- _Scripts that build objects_
----------------------------------------
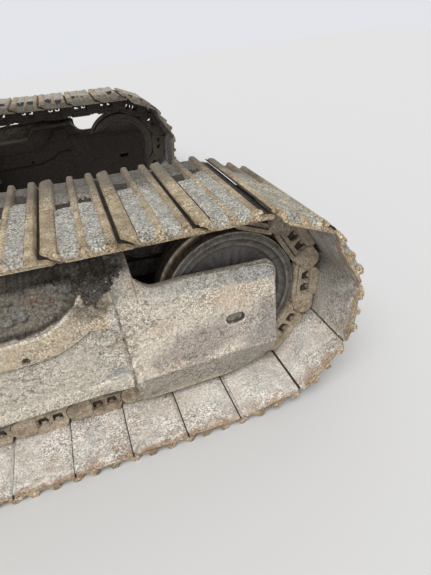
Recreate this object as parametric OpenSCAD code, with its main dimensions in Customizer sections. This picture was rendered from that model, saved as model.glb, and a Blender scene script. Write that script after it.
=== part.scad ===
// Crawler undercarriage of a 20 to 24 tonne class machine, long version.
// X points forward to the idlers, Y to the left, Z up; the ground is Z = 0.

/* [Track] */
// Distance from pin to pin along the chain
pitch = 190; // [171:1:209]
// Number of shoes on each side
shoe_count = 49; // [47:1:52]
// Width of a shoe across the machine
shoe_w = 600; // [480:10:700]
// Distance between the middles of the two tracks
gauge = 2390; // [2200:10:2600]
// Thickness of the shoe plate
plate_t = 11; // [9:1:14]
// Height of the grouser bars above the plate
grouser_h = 22; // [14:1:28]
// Height of the pins over the shoe seat
pin_over_seat = 52; // [48:1:56]
// Height of the rolling rail over the pins
rail_over_pin = 53; // [50:1:58]
// Width of the chain across its outer faces
chain_w = 170; // [160:2:184]
// Thickness of a link plate in its middle
link_t = 34; // [26:1:38]
// Outer radius of the bushings
bushing_r = 30; // [26:1:32]

/* [Idler and sprocket] */
// Radius of the idler's tread
idler_r = 234; // [215:1:250]
// Width of the idler across its two treads
idler_w = 160; // [148:2:168]
// Height of the idler's middle flange over its tread
idler_flange_h = 19; // [12:1:24]
// Radius of the idler's fixed axle
idler_axle_r = 40; // [32:1:48]
// Gap between the idler's tread and the chain's rail
idler_gap = 3; // [2:0.5:6]
// Number of sprocket teeth, of which every second one takes a bushing
sprocket_teeth = 21; // [21:2:23]
// Thickness of the sprocket's tooth ring
sprocket_t = 46; // [36:2:54]

/* [Rollers] */
// Number of bottom rollers on each side
roller_count = 8; // [6:1:9]
// Radius of a bottom roller's tread
roller_r = 80; // [70:1:86]
// Radius of a bottom roller's side flange
roller_flange_r = 97; // [90:1:100]
// Radius of a carrier roller
carrier_r = 68; // [56:1:72]

/* [Side frame] */
// Thickness of the outer side plate
side_plate_t = 12; // [8:1:16]
// Half width of the frame over its side plates
frame_half_w = 135; // [130:1:145]
// Half width of the narrow upper box
box_half_w = 95; // [85:1:105]
// Height of the upper box over the ground
box_top_z = 545; // [520:1:550]
// Height of the hood over the tensioner
hood_top_z = 606; // [590:1:612]
// Thickness of the curved ledge band on the side plate
band_t = 12; // [8:1:14]
// Height of the ledge band
band_h = 88; // [70:1:100]
// Radius of the ledge band's upward bend
band_bend_r = 190; // [150:5:230]
// Thickness of the fork's bent plates
fork_t = 14; // [10:1:16]

/* [Centre] */
// Height of the slewing ring's seat over the ground
ring_seat_z = 880; // [840:5:960]
// Height of the slewing ring
ring_h = 100; // [80:2:130]
// Thickness of the deck under the slewing ring
ring_deck_t = 60; // [40:2:70]
// Radius of the gap between the two races
race_r = 595; // [570:5:620]
// Radial width of each race
race_w = 52; // [46:1:60]
// Bolts round each race
ring_bolts = 36; // [24:2:40]
// Radius of the ring's bolt holes
ring_bolt_r = 13; // [9:0.5:14]
// Radius of the swivel's shaft
swivel_r = 70; // [50:1:85]

/* [Hidden] */
$fn = 64;

// Running and seating clearances
seat = 0.3;
fit = 0.05;

// Heights of the chain's lines over the ground
pin_z = plate_t + grouser_h + pin_over_seat;
rail_z = pin_z + rail_over_pin;

// Circles of the pins round the idler and the sprocket
idler_pin_r = norm([idler_r + idler_gap + rail_over_pin, pitch / 2]);
sprocket_pin_r = pitch / 2 / sin(360 / sprocket_teeth);
idler_z = pin_z + idler_pin_r;
sprocket_z = pin_z + sprocket_pin_r;

// The chain's upper run: pins over the two carrier rollers, and the sag between supports
carrier_pin_z = [745, 742];
carrier_from_wheel = [1180, 1240];
sag = 5;
// First pin of the loop, behind the idler's middle
first_pin_back = 416;

// A wheel's arc counts shorter than it is, so that its chords come out as one pitch
function chord_ratio(r) = 2 * r * asin(pitch / 2 / r) * PI / 180 / pitch;
function span(a, b) = norm(b - a);
function wheel_point(c, r, a) = c + r * [cos(a), sin(a)];
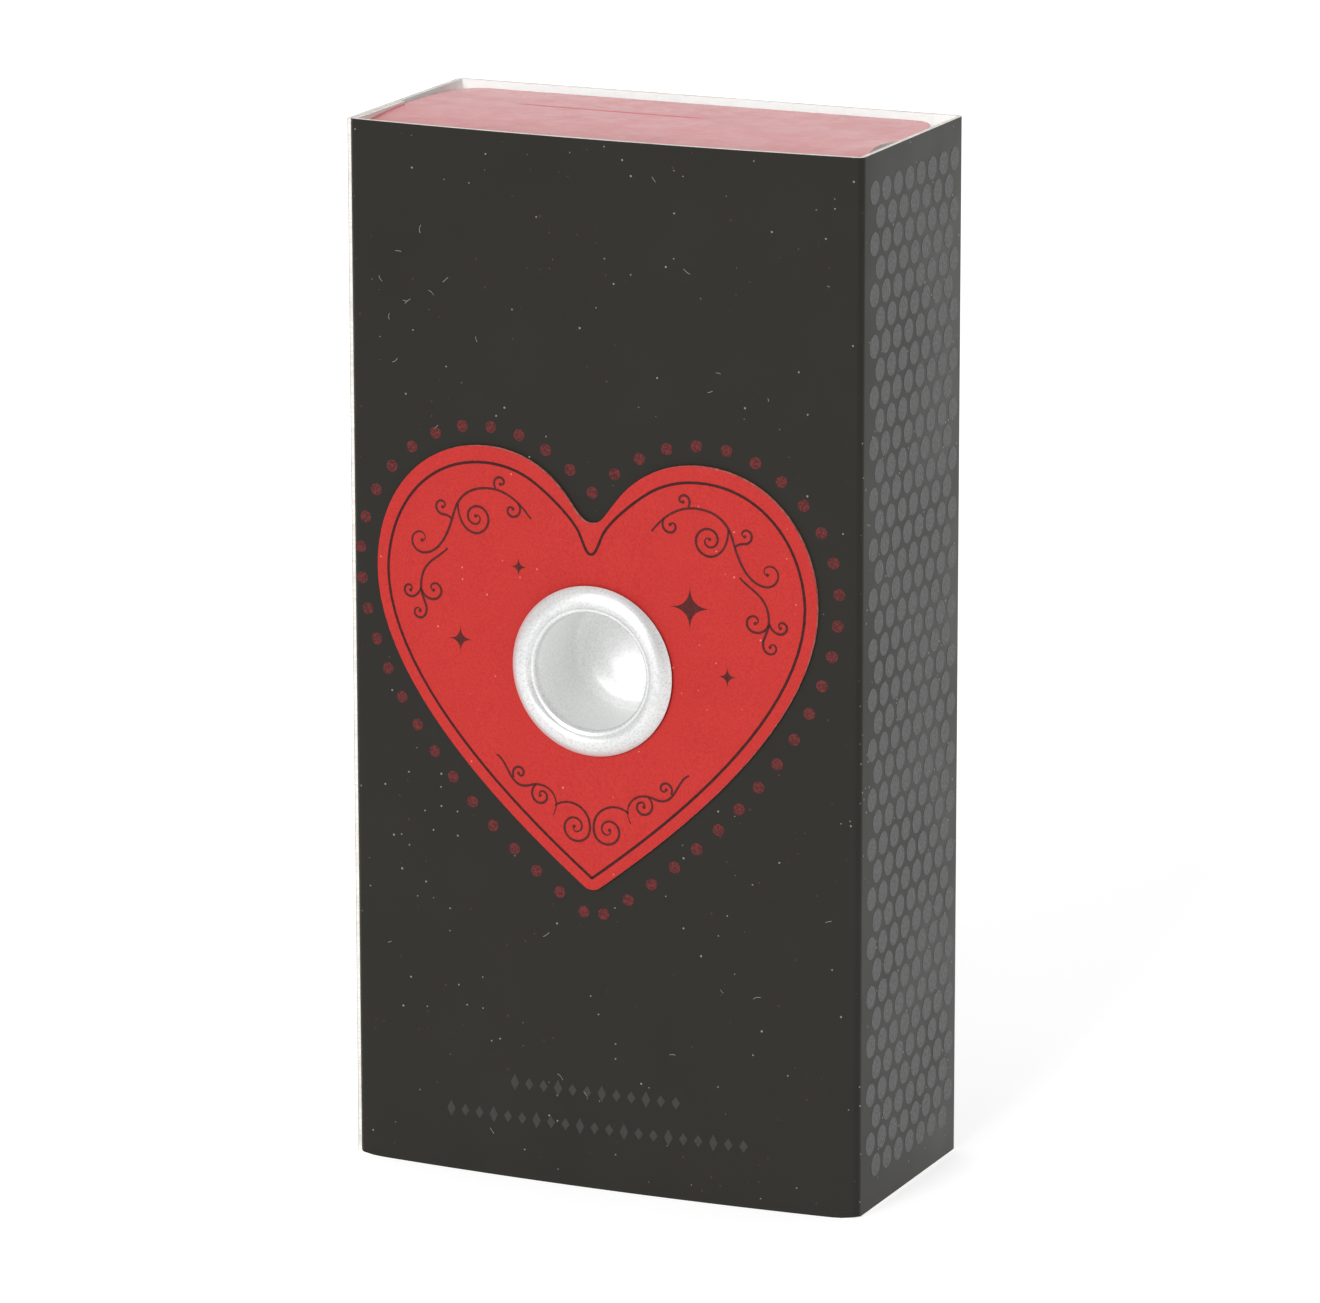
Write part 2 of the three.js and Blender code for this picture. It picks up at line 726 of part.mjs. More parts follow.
----------------------------------------
- _WHAT YOU ARE ASKED TO DO_
Please give an exact restatement of only the lines from the beginning of the material above to the line with "ground is Z = 0.", inclusive.

- _THE RESPONSE_
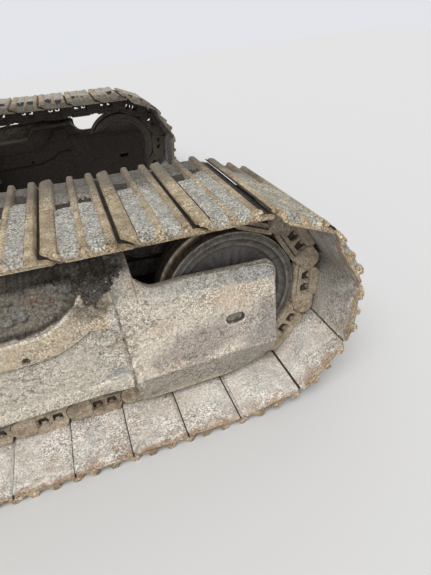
Recreate this object as parametric OpenSCAD code, with its main dimensions in Customizer sections. This picture was rendered from that model, saved as model.glb, and a Blender scene script. Write that script after it.
=== part.scad ===
// Crawler undercarriage of a 20 to 24 tonne class machine, long version.
// X points forward to the idlers, Y to the left, Z up; the ground is Z = 0.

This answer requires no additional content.